**Aim:**
Reproduce the material in full, exactly as written.

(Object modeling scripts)

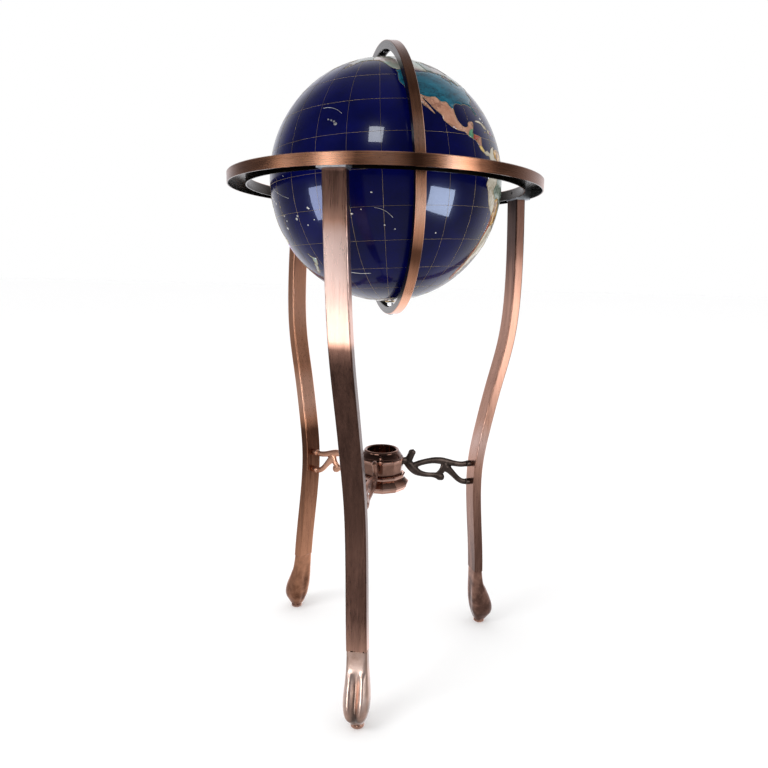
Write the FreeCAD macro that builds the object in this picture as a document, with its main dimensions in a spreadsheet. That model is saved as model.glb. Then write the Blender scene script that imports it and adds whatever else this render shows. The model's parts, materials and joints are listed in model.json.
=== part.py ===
"""Floor-standing gemstone globe on a three-legged stand, in millimetres.

Frame: +Z is up, the origin is on the floor under the middle of the horizon ring, and the
front leg stands towards -Y.  The globe turns on a pole axis inside a meridian ring, and the
meridian ring turns on two pivots inside the horizon ring.
"""
import FreeCAD, Part
import math
import os
import Sketcher

os.makedirs("parts", exist_ok=True)
doc = FreeCAD.newDocument("standing_globe")
Vector = FreeCAD.Vector
Rotation = FreeCAD.Rotation
Placement = FreeCAD.Placement
X_AXIS, Y_AXIS, Z_AXIS = Vector(1, 0, 0), Vector(0, 1, 0), Vector(0, 0, 1)

# ---------------------------------------------------------------- driving dimensions
SIZES = (
    ("globe_radius", 165.0, "outside of the polished stone skin"),
    ("stone_thickness", 2.5, "stone skin"),
    ("core_wall", 4.0, "moulded core under the stone"),
    ("glue_gap", 0.1, "between stone and core"),
    ("globe_height", 729.0, "globe centre above the floor"),
    ("ring_outer_radius", 223.0, "horizon ring"),
    ("ring_inner_radius", 196.4, "horizon ring"),
    ("ring_top", 735.2, "top face of the horizon ring"),
    ("ring_bottom", 720.6, "lower edges of the horizon ring"),
    ("ring_wall", 1.6, "sheet of the horizon ring channel"),
    ("ring_edge", 0.9, "rounding of the ring's top edges"),
    ("meridian_radius", 184.3, "outside of the meridian ring"),
    ("meridian_depth", 10.5, "radial depth of its channel"),
    ("meridian_width", 13.0, "width of its outer face"),
    ("meridian_wall", 1.6, "sheet of its channel"),
    ("gimbal_azimuth", -65.9, "direction of the near ring pivot, degrees"),
    ("polar_lean", 3.2, "rest angle of the pole axis, degrees"),
    ("pivot_radius", 2.5, "pivot screws and pole pins"),
    ("running_gap", 0.06, "radial clearance of a running fit"),
    ("leg_width", 29.0, "leg tube, across the leg"),
    ("leg_depth", 15.0, "leg tube, radially"),
    ("leg_wall", 1.5, "leg tube"),
    ("leg_corner", 1.8, "outer corner radius of the leg tube"),
    ("leg_lean", 2.34, "sideways lean of each leg, degrees"),
    ("lean_height", 290.0, "height where a leg crosses its own radial plane"),
    ("leg_top", 718.6, "top end of the leg tubes"),
    ("foot_height", 104.5, "joint between leg tube and cast foot"),
    ("glide_height", 6.2, "glide disc under each foot"),
    ("glide_radius", 9.4, "glide disc"),
    ("stem_radius", 4.0, "glide stem"),
    ("screw_radius", 3.0, "leg screws and hub screw"),
    ("arm_thickness", 8.0, "scroll arms"),
    ("arm_stub_height", 313.5, "where the arms meet the hub"),
    ("upper_boss_height", 298.0, "upper boss on the leg"),
    ("lower_boss_height", 267.0, "lower boss on the leg"),
    ("boss_radius", 5.2, "arm bosses"),
    ("tenon_radius", 3.0, "arm tenons in the leg wall"),
    ("stub_radius", 5.6, "round end of an arm in the hub"),
    ("stub_seat", 30.5, "radius of the seats cut in the hub"),
    ("arm_screw_radius", 2.5, "arm screws"),
    ("hub_sides", 12, "flat panels round the hub"),
    ("cup_bore", 22.7, "radius of the compass cup"),
    ("cup_floor", 321.0, "floor of the compass cup"),
    ("cup_lip", 335.4, "crest of the cup's lip"),
    ("hub_joint", 297.6, "joint between cup and skirt castings"),
    ("hub_cavity", 27.0, "radius of the hollow under the cup"),
    ("cup_floor_thickness", 3.0, "under the compass"),
    ("skirt_bottom", 274.5, "lower edge of the skirt"),
    ("skirt_web", 291.0, "underside of the skirt's web"),
    ("web_thickness", 3.0, "skirt's web"),
)
sheet = doc.addObject("Spreadsheet::Sheet", "dims")
for row, (alias, value, note) in enumerate(SIZES, start=1):
    sheet.set("A%d" % row, alias)
    sheet.set("B%d" % row, str(value))
    sheet.set("C%d" % row, note)
    sheet.setAlias("B%d" % row, alias)
doc.recompute()


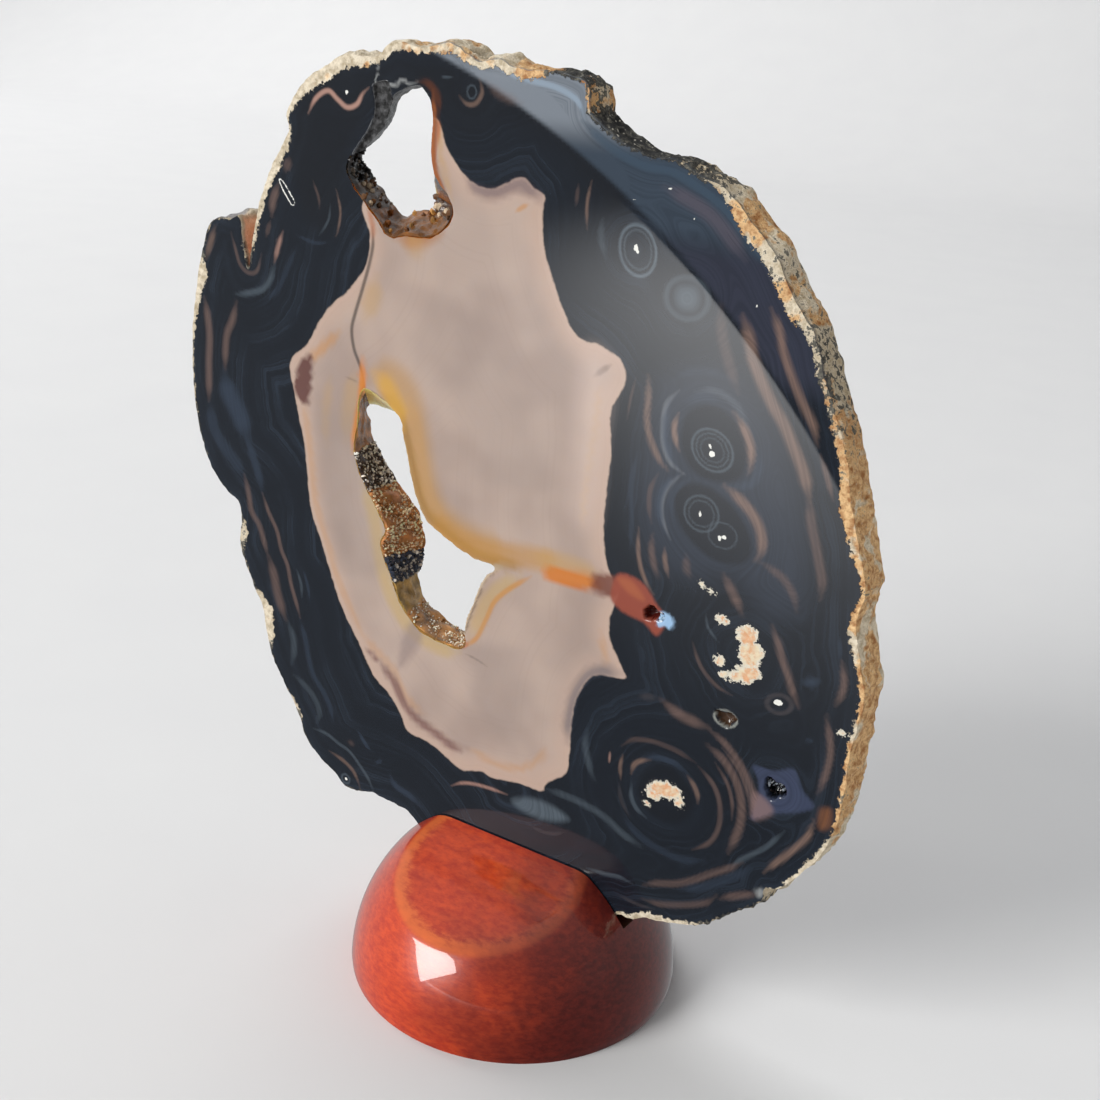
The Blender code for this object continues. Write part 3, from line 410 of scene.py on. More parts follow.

**Answer:**
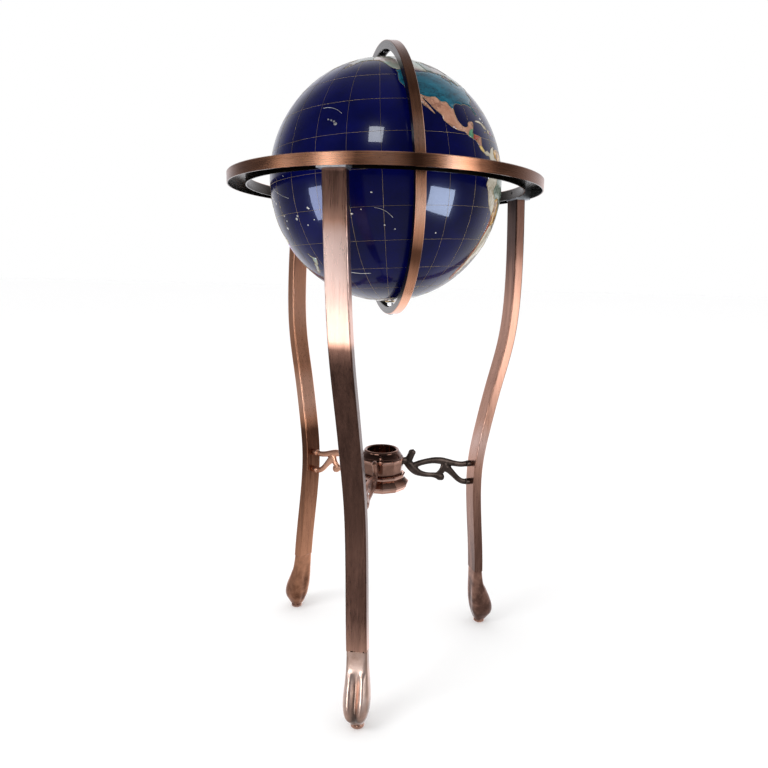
Write the FreeCAD macro that builds the object in this picture as a document, with its main dimensions in a spreadsheet. That model is saved as model.glb. Then write the Blender scene script that imports it and adds whatever else this render shows. The model's parts, materials and joints are listed in model.json.
=== part.py ===
"""Floor-standing gemstone globe on a three-legged stand, in millimetres.

Frame: +Z is up, the origin is on the floor under the middle of the horizon ring, and the
front leg stands towards -Y.  The globe turns on a pole axis inside a meridian ring, and the
meridian ring turns on two pivots inside the horizon ring.
"""
import FreeCAD, Part
import math
import os
import Sketcher

os.makedirs("parts", exist_ok=True)
doc = FreeCAD.newDocument("standing_globe")
Vector = FreeCAD.Vector
Rotation = FreeCAD.Rotation
Placement = FreeCAD.Placement
X_AXIS, Y_AXIS, Z_AXIS = Vector(1, 0, 0), Vector(0, 1, 0), Vector(0, 0, 1)

# ---------------------------------------------------------------- driving dimensions
SIZES = (
    ("globe_radius", 165.0, "outside of the polished stone skin"),
    ("stone_thickness", 2.5, "stone skin"),
    ("core_wall", 4.0, "moulded core under the stone"),
    ("glue_gap", 0.1, "between stone and core"),
    ("globe_height", 729.0, "globe centre above the floor"),
    ("ring_outer_radius", 223.0, "horizon ring"),
    ("ring_inner_radius", 196.4, "horizon ring"),
    ("ring_top", 735.2, "top face of the horizon ring"),
    ("ring_bottom", 720.6, "lower edges of the horizon ring"),
    ("ring_wall", 1.6, "sheet of the horizon ring channel"),
    ("ring_edge", 0.9, "rounding of the ring's top edges"),
    ("meridian_radius", 184.3, "outside of the meridian ring"),
    ("meridian_depth", 10.5, "radial depth of its channel"),
    ("meridian_width", 13.0, "width of its outer face"),
    ("meridian_wall", 1.6, "sheet of its channel"),
    ("gimbal_azimuth", -65.9, "direction of the near ring pivot, degrees"),
    ("polar_lean", 3.2, "rest angle of the pole axis, degrees"),
    ("pivot_radius", 2.5, "pivot screws and pole pins"),
    ("running_gap", 0.06, "radial clearance of a running fit"),
    ("leg_width", 29.0, "leg tube, across the leg"),
    ("leg_depth", 15.0, "leg tube, radially"),
    ("leg_wall", 1.5, "leg tube"),
    ("leg_corner", 1.8, "outer corner radius of the leg tube"),
    ("leg_lean", 2.34, "sideways lean of each leg, degrees"),
    ("lean_height", 290.0, "height where a leg crosses its own radial plane"),
    ("leg_top", 718.6, "top end of the leg tubes"),
    ("foot_height", 104.5, "joint between leg tube and cast foot"),
    ("glide_height", 6.2, "glide disc under each foot"),
    ("glide_radius", 9.4, "glide disc"),
    ("stem_radius", 4.0, "glide stem"),
    ("screw_radius", 3.0, "leg screws and hub screw"),
    ("arm_thickness", 8.0, "scroll arms"),
    ("arm_stub_height", 313.5, "where the arms meet the hub"),
    ("upper_boss_height", 298.0, "upper boss on the leg"),
    ("lower_boss_height", 267.0, "lower boss on the leg"),
    ("boss_radius", 5.2, "arm bosses"),
    ("tenon_radius", 3.0, "arm tenons in the leg wall"),
    ("stub_radius", 5.6, "round end of an arm in the hub"),
    ("stub_seat", 30.5, "radius of the seats cut in the hub"),
    ("arm_screw_radius", 2.5, "arm screws"),
    ("hub_sides", 12, "flat panels round the hub"),
    ("cup_bore", 22.7, "radius of the compass cup"),
    ("cup_floor", 321.0, "floor of the compass cup"),
    ("cup_lip", 335.4, "crest of the cup's lip"),
    ("hub_joint", 297.6, "joint between cup and skirt castings"),
    ("hub_cavity", 27.0, "radius of the hollow under the cup"),
    ("cup_floor_thickness", 3.0, "under the compass"),
    ("skirt_bottom", 274.5, "lower edge of the skirt"),
    ("skirt_web", 291.0, "underside of the skirt's web"),
    ("web_thickness", 3.0, "skirt's web"),
)
sheet = doc.addObject("Spreadsheet::Sheet", "dims")
for row, (alias, value, note) in enumerate(SIZES, start=1):
    sheet.set("A%d" % row, alias)
    sheet.set("B%d" % row, str(value))
    sheet.set("C%d" % row, note)
    sheet.setAlias("B%d" % row, alias)
doc.recompute()


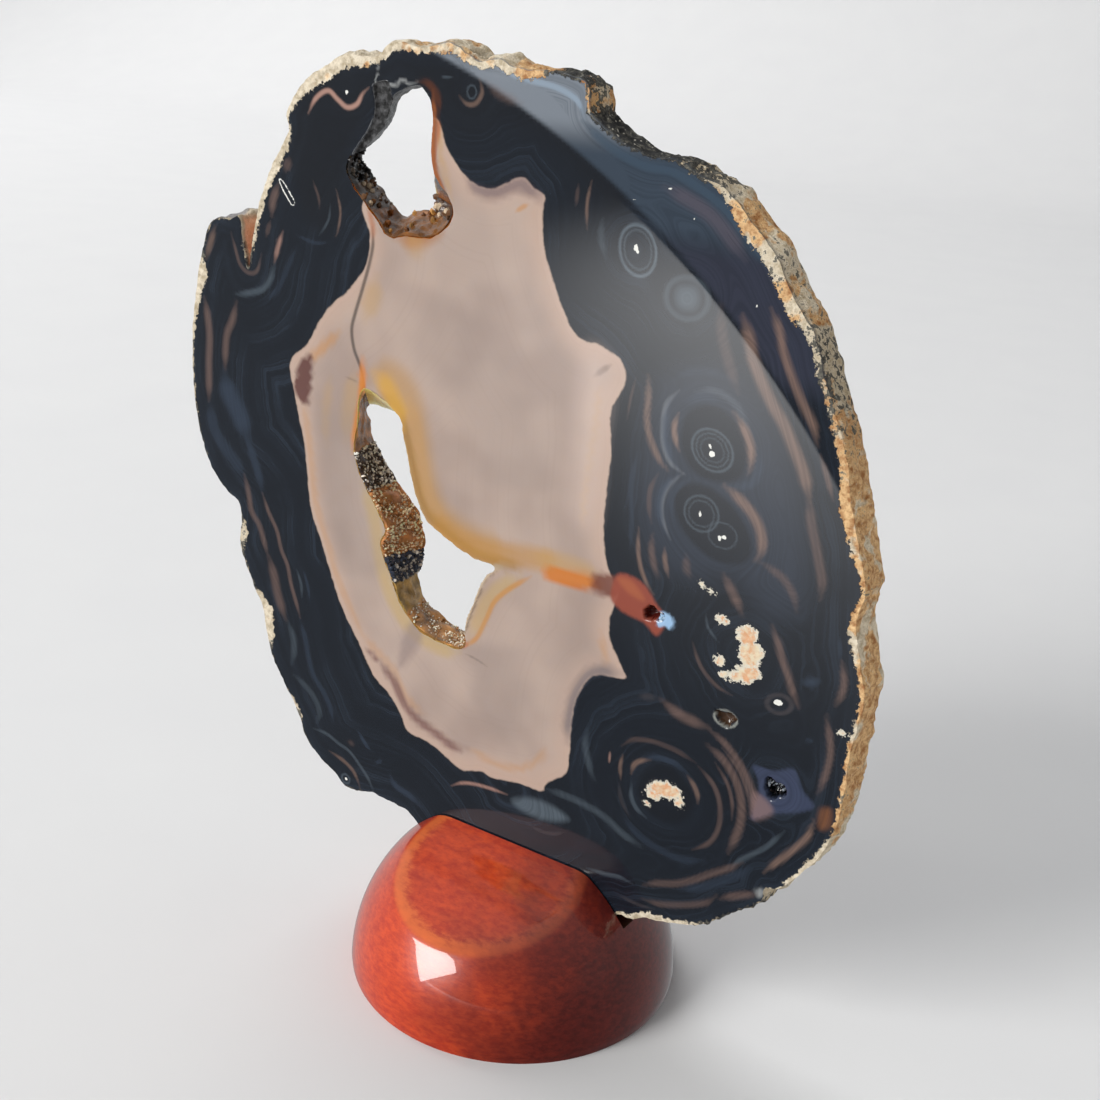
The Blender code for this object continues. Write part 3, from line 410 of scene.py on. More parts follow.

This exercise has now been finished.